Today’s passage is a remarkable dialogue between our Lord Jesus and a key leader among the religious higher-ups, who, generally speaking, were very hostile to Jesus.

Nicodemus had a different response though to Jesus, he had a different spirit about him. He took his role of spiritual leadership seriously. He wanted to know all that God had for the nation of Israel, including himself,

and he had been impressed by and convinced by Jesus' presence, his teachings and his miracles and so he sought an audience with Jesus, under the cloak of night.

John 3:1 Now there was a Pharisee, a man named Nicodemus who was a member of the Jewish ruling council.

So Nicodemus was a part of that leadership group whose hackles Jesus was raising, and throughout the book of John, that tension we can see growing very significantly.

Nevertheless, Nicodemus wants to meet with Jesus, but again wants to do so without being detected. As a member of the leading council, he was fearful of being seen with Jesus one on one. He needed to keep up appearances, to make it appear that he was still in lockstep with the Jewish ruling council, despite his growing positive fascination with Jesus.

This was because God‘s spirit was at work in him. It takes great courage to be a free thinker, to not go along with the dominant viewpoint around you. It takes some hutzpa to go against the grain.

2 He came to Jesus at night and said, “Rabbi, we know that you are a teacher who has come from God. For no one could perform the signs you are doing if God were not with him.”

In verse 2 Nicodemus says “we know you are a teacher from God“, and here, speaking in the plural, he clearly identifies the fact that he was not alone among others in the ruling council in wondering about Jesus, and wondering if he is who he says he is, if he just might be the Messiah.

But Nicodemus, it appears, was the one among those who were open to Jesus, who found the strength and resolve to go against the grain and simply have this conversation with Jesus.

It’s interesting that for most of the formal spiritual leadership, thus far and in the future, Jesus' miracles were not something that piqued curiosity. They were not wonderful demonstrations that God had arrived.

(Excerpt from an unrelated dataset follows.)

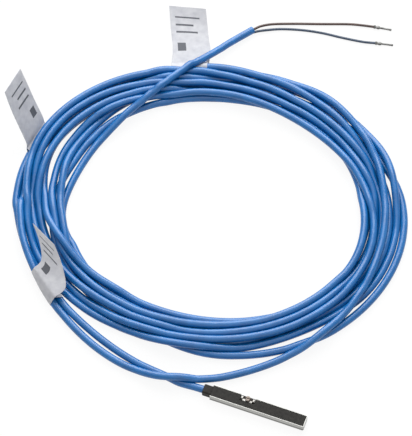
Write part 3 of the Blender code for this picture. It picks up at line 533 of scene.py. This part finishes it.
def labelFlag(name, flag, settings):
    # a flat grid with its map, laid along the film's path and made thick
    columns, rows = settings["grid"]
    bpy.ops.object.select_all(action="DESELECT")
    bpy.ops.mesh.primitive_grid_add(x_subdivisions=columns, y_subdivisions=rows, size=1.0, calc_uvs=True)
    piece = bpy.context.object
    piece.name = name
    paths = {}
    for v in piece.data.vertices:
        share = round(v.co.x + 0.5, 4)
        if share not in paths:
            path = filmPath(flag, share, settings)
            along = wayAlong(path)
            paths[share] = (path, along / along[-1])
        path, along = paths[share]
        v.co = [np.interp(v.co.y + 0.5, along, path[:, k]) for k in range(3)]
    print(name, "folded from", round(lineLength(filmPath(flag, 0.5, settings)) * 1000), "mm of film")
    thick = piece.modifiers.new("thick", "SOLIDIFY")
    thick.thickness = settings["film"]
    thick.offset = 0.0
    bpy.ops.object.modifier_apply(modifier="thick")
    bpy.ops.object.mode_set(mode="EDIT")
    bpy.ops.mesh.select_all(action="SELECT")
    bpy.ops.mesh.normals_make_consistent(inside=False)
    bpy.ops.object.mode_set(mode="OBJECT")
    bpy.ops.object.shade_smooth_by_angle(angle=math.radians(smoothSet["film"]))
    return piece


for name, node in (("labelTop", "label_top"), ("labelLeft", "label_left"), ("labelLower", "label_lower")):
    place(labelFlag(name, flagSet[name], flagSet), "label_film", node)
# shared effects, each a node group built once
def newGroup(name, inputs, outputs):
    # inputs are rows of (label, kind, starting value)
    group = bpy.data.node_groups.new(name, "ShaderNodeTree")
    for label, kind, value in inputs:
        socket = group.interface.new_socket(name=label, in_out="INPUT", socket_type=kind)
        if value is not None:
            socket.default_value = value
    for label in outputs:
        group.interface.new_socket(name=label, in_out="OUTPUT", socket_type="NodeSocketFloat")
    nodes = group.nodes
    return group, nodes, group.links, nodes.new("NodeGroupInput"), nodes.new("NodeGroupOutput")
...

They were instead a real irritant, they were perceived as being a real problem, because the leaders knew that such miracles could not be from the darkness, could not be from Satan.

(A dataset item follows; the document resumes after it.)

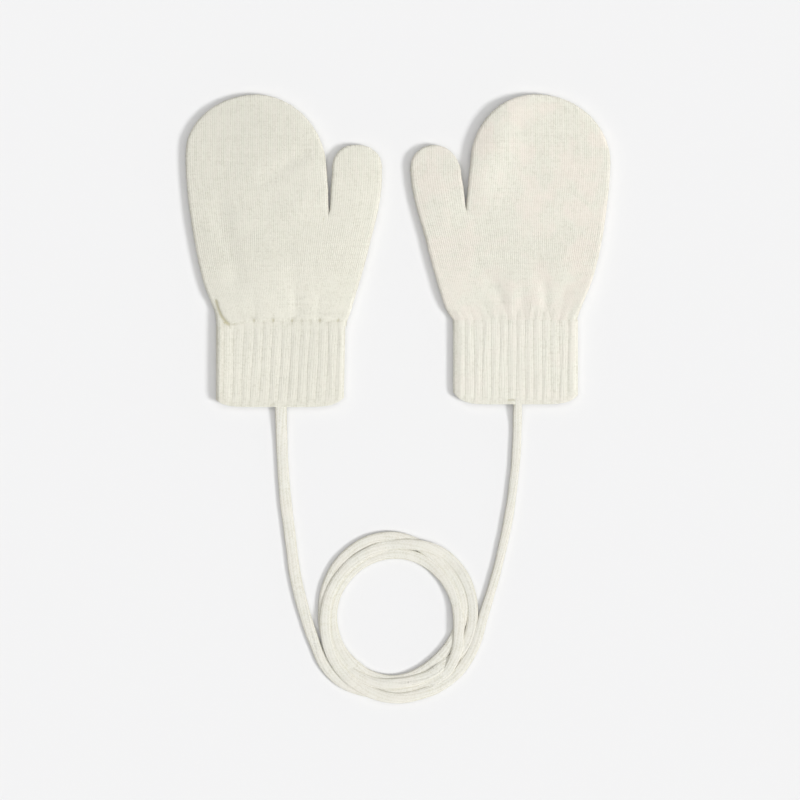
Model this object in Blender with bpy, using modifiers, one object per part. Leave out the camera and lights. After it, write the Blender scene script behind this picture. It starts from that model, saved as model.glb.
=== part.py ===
"""Pair of baby mittens laid flat, joined by one long knitted cord that lies in a coil.

Each mitten is a hollow knitted bag with a thumb, open at the wrist, and a ribbed cuff below it, an
open flattened tube. The wrist seam is the origin of each mitten's own frame: x runs across towards
the thumb, and height runs up to the fingertips. All sizes in the tables are millimetres.
"""
import math
from collections import namedtuple

import bmesh
import bpy
import numpy as np

MM = 0.001
GAP = 0.3                  # between two pieces that meet

# Knitted hand: two layers of plain knit, folded at the edges
HAND_WALL = 1.6
HAND_EDGE = 2.6            # how far in from the outline the edge rounds over
HAND_CROWN = 0.7           # soft fullness of the middle over the edges
CROWN_REACH = 14.0
EDGE_TIGHTENING = 0.6      # the inside of the wall turns tighter at the edges, per mm of wall
SPLIT_FOOT = 0.62          # where the line below the crotch meets the wrist, as a share of its reach

# Ribbed cuff: a thicker knit with ribs raised on its upper side
CUFF_WALL = 1.8
CUFF_THICK = 4.6
CUFF_EDGE = 2.4
RIB_HEIGHT = 0.75

# Knitted cord
CORD_DIAMETER = 4.7
CORD_RADIUS = CORD_DIAMETER / 2
COIL_CENTRE = (-0.4, -164.8)
COIL_INNER = 25.4          # radius of the hole in the coil
COIL_OUTER_WIDE = 35.6     # outer radius across
COIL_OUTER_TALL = 38.6     # outer radius along the mittens
COIL_HEIGHT = 8.7          # two layers of cord, settled into each other
COIL_ROUNDING = 2.3
COIL_STEPS = 40

# Grid of the surfaces: rows run across, columns run from the wrist to the tips
ROWS_OUTSIDE = (16, 13, 9)     # below the crotch, up the hand, up the thumb
ROWS_INSIDE = (5, 5, 4)
COLUMNS_HAND = 26
COLUMNS_THUMB = 9
ROWS_CUFF = 7
ROWS_CUFF_INSIDE = 2
COLUMNS_UNDER = 10         # across the cuff's flat underside
COLUMNS_PER_RIB = 5

WOOL = (0.800, 0.775, 0.680, 1.0)
WOOL_ROUGHNESS = 0.95

# Rows of a hand: height over the wrist seam, edge on the little finger's side, edge on the thumb's side
Section = namedtuple("Section", "height little thumb thick")
# Rows of the slit between hand and thumb: height, the hand's edge, the thumb's edge
Slit = namedtuple("Slit", "height hand thumb")
# A round tip: its highest point, the height where each side starts to turn in, and how full it is
Tip = namedtuple("Tip", "x height low_shoulder high_shoulder fullness")
# A soft fold on the upper side, from one end to the other: a trough where its height is negative
Fold = namedtuple("Fold", "x0 h0 x1 h1 height width")
# A cuff: its edges at the wrist and at the hem, how far the hem lies down at its middle and how far
# its two corners rise, and where the ribs start and how they are spaced
Cuff = namedtuple("Cuff", "little thumb little_hem thumb_hem drop little_rise thumb_rise first pitch lean")
Mitten = namedtuple("Mitten", "side wrist sections slit hand_tip thumb_tip folds cuff")

LEFT = Mitten(
    side=1,
    wrist=(-52.3, -32.0),
    sections=[
        Section(0, -29.3, 29.2, 5.0),
        Section(4, -29.9, 30.8, 5.0),
        Section(8, -31.3, 32.0, 5.0),
        Section(16, -34.5, 34.4, 4.8),
        Section(26, -37.1, 37.3, 4.7),
        Section(38, -39.4, 40.3, 4.6),
        Section(50, -41.3, 43.3, 4.6),
        Section(60, -42.4, 44.8, 4.5),
        Section(70, -43.0, 45.1, 4.5),
        Section(76, -43.1, 45.2, 4.4),
    ],
    slit=[
        Slit(49.5, 21.35, 21.35),
        Slit(52.5, 21.1, 21.75),
        Slit(59.4, 20.9, 22.1),
        Slit(64.4, 20.5, 22.5),
        Slit(69.3, 20.1, 22.8),
    ],
    hand_tip=Tip(-11.6, 102.2, 76.0, 68.4, 1.95),
    thumb_tip=Tip(33.4, 79.6, 69.3, 69.3, 2.15),
    folds=[
        Fold(-27.8, 51.3, -20.2, 21.6, -0.55, 4.5),
        Fold(3.7, 25.6, 7.7, 6.7, -0.5, 3.5),
        Fold(-8.0, 67.0, 6.0, 60.3, -0.35, 3.5),
        Fold(-29.0, 9.0, -23.5, 1.0, -0.8, 2.2),
        Fold(-22.0, 3.0, 24.0, 4.0, 0.6, 3.2),
    ],
    cuff=Cuff(-29.2, 28.7, -29.3, 28.0, 38.2, 3.2, 4.2, 3.4, 4.23, 2.0),
)

RIGHT = Mitten(
    side=-1,
    wrist=(52.7, -31.0),
    sections=[
        Section(0, -27.6, 28.0, 5.0),
        Section(4, -29.0, 30.8, 5.0),
        Section(8, -30.6, 32.4, 5.0),
        Section(16, -33.9, 34.9, 4.8),
        Section(26, -36.8, 37.8, 4.7),
        Section(38, -39.3, 40.8, 4.6),
        Section(50, -41.0, 44.3, 4.6),
        Section(60, -42.1, 46.4, 4.5),
        Section(70, -42.7, 47.3, 4.5),
        Section(76, -42.8, 47.5, 4.4),
    ],
    slit=[
        Slit(50.5, 22.2, 22.2),
        Slit(53.5, 21.9, 22.6),
        Slit(59.4, 21.3, 23.4),
        Slit(64.0, 20.9, 24.2),
        Slit(70.0, 20.2, 25.4),
    ],
    hand_tip=Tip(-9.0, 101.3, 70.2, 70.0, 2.0),
    thumb_tip=Tip(36.4, 78.5, 64.0, 68.4, 2.0),
    folds=[
        Fold(9.9, 18.5, 3.2, 0.5, -0.8, 2.6),
        Fold(-3.0, 12.0, -4.0, 0.5, -0.7, 2.2),
        Fold(-12.9, 15.0, -14.9, 0.5, -0.8, 2.4),
        Fold(-21.8, 12.0, -18.9, 0.5, -0.7, 2.2),
        Fold(-32.0, 30.0, -24.0, 12.0, -0.4, 4.5),
        Fold(15.5, 64.0, 3.5, 92.0, 1.9, 8.5),
    ],
    cuff=Cuff(-28.1, 27.9, -28.1, 27.9, 38.0, 4.2, 5.4, 4.7, 3.83, 0.0),
)

# Route of the cord where it isn't coiled, from each cuff to the coil
LEFT_ROUTE = [
    (-52.6, -70.6), (-52.4, -80.5), (-52.1, -90.5), (-51.5, -101.0), (-50.6, -112.0),
    (-49.2, -123.0), (-47.9, -133.5), (-46.5, -144.5), (-44.2, -155.0), (-41.2, -165.5),
    (-38.9, -172.5), (-36.4, -178.8),
]
RIGHT_ROUTE = [
    (53.7, -69.35), (53.6, -77.5), (53.4, -86.0), (52.8, -96.0), (51.6, -106.5),
    (50.1, -117.5), (48.0, -128.5), (45.6, -139.0), (42.7, -150.0), (40.1, -158.5),
    (37.9, -165.6),
]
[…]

As Nicodemus said, no one could do those impossible things, those miracles if God were not with him.

This demonstrates a solid basic knowledge of the character of God that Nicodemus had. He understood that God is good, and that God only ever does good things.

So his conviction, however much it was against the norm, was that God was with Jesus. Just how that was true he is in the process of figuring out in this passage.

The fact that Jesus is God had not yet fully dawned on Nicodemus, as it had not on any of the followers of Jesus.

But here we can identify Nicodemus as someone who was in the process of weighing the cost of following Jesus.

What’s so interesting is that Jesus doesn’t seem to directly respond to the questions or statements of Nicodemus. Notice that?

But what Jesus has is an ability to understand the undercurrent of the questions, the question beneath the question. Jesus had the full range of spiritual gifts at work in him, so his responses, rarely specifically answering with clear forensic precision, his answers nevertheless get to the heart of the matter. And so they carry the conversation forward so that Nicodemus has more questions.

Nicodemus is clearly perplexed. Jesus says to Nicodemus: “Very truly I tell you, no one can see the kingdom of God unless they are born again.” What does that mean? It means that there is a way to see and there is a way to not see, there is a way to understand, and a way to not understand.

Here Jesus is indicating that the way to see is not through human wisdom not even discoverable by human investigation. The kingdom of God can be seen and begin to be understood only when a person is born a new, born from above, born again, spiritually reborn.

This is something quite unique to the Christian faith, and it does challenge the frequent human desire to earn knowledge through investigation, to gain status through understanding. But Jesus here in response to all that Nicodemus has said so far, is saying that what Nicodemus seeks can only be attained through God revealing himself to Nicodemus.